Johnson also noted that more police officers should be trained to deal with people who have mental health issues, which are particularly prevalent in African American communities, he said.
“When you talk about the African American community and mental health, you are talking about a community that doesn’t embrace mental health services like it should,” he said. “Our community is jam-packed with people who are undiagnosed and suffering from trauma.”
Lance Williams, a professor of urban studies at Northeastern Illinois University, said that his research suggested that police-involved shootings can usually be traced to one particular type of police officer.
“They tend to be younger (in their mid-20s and early 30s), white police officers who are no more than five to six years on the force and who get these assignments to come into the hood and police,” Williams said, adding that those officers tend to look at black youths as “wild animals to be hunted.”
“These particular types of officers shouldn’t be able to come early in their tenure to police (black neighborhoods),” he said.
As if to demonstrate Williams’s point, Alex Wolfe, who is white, shared an anecdote about playing Pokemon Go with her husband, who is also white, one night in the Uptown neighborhood when they were approached by a police patrolman.
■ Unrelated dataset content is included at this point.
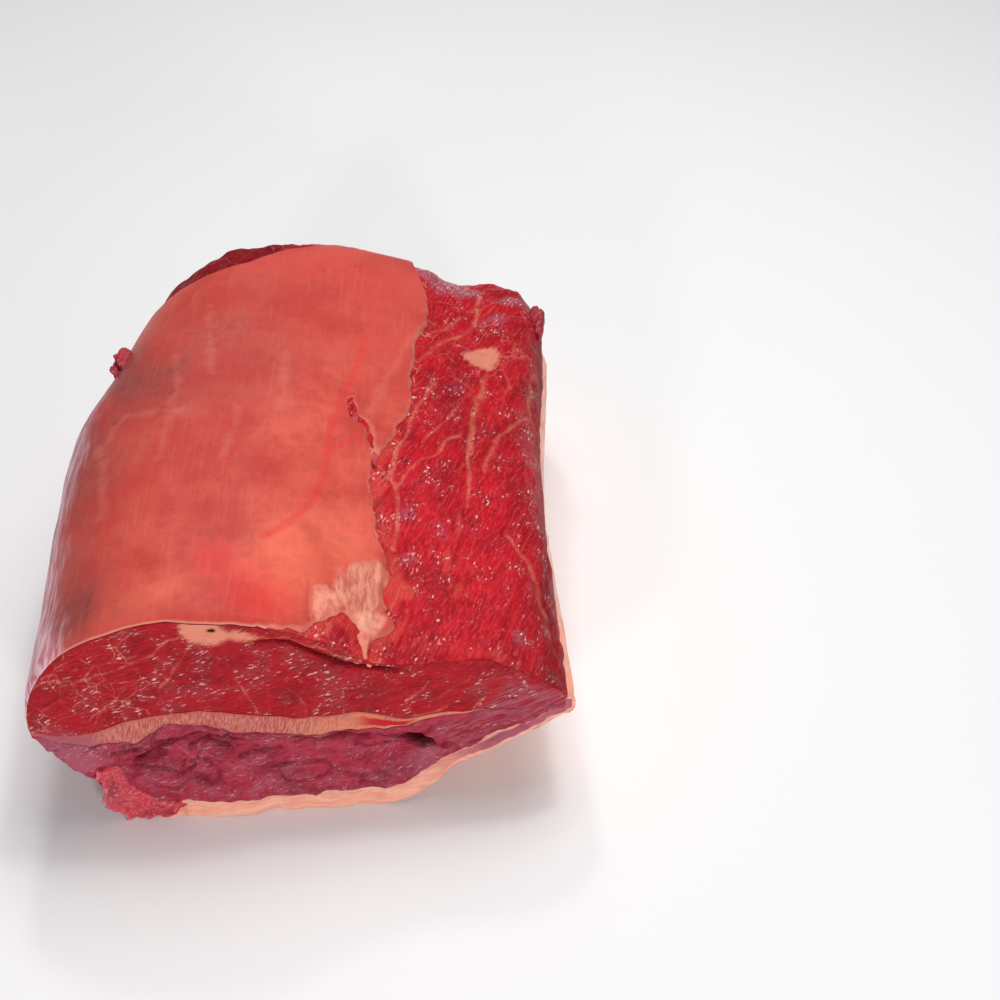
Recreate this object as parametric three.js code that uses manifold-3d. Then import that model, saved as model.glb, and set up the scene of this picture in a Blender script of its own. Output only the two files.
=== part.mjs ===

The incident, Wolfe said, ended peacefully, but it occurred to the couple that, if they were black, the situation could have ended tragically.
That belief, Wolfe said, is the motivating factor behind a group she and her husband started called “White People for Black Lives in Chicago,” as a way to raise awareness and let members of the Black Lives Matter movement know that there are white people who care about their issues.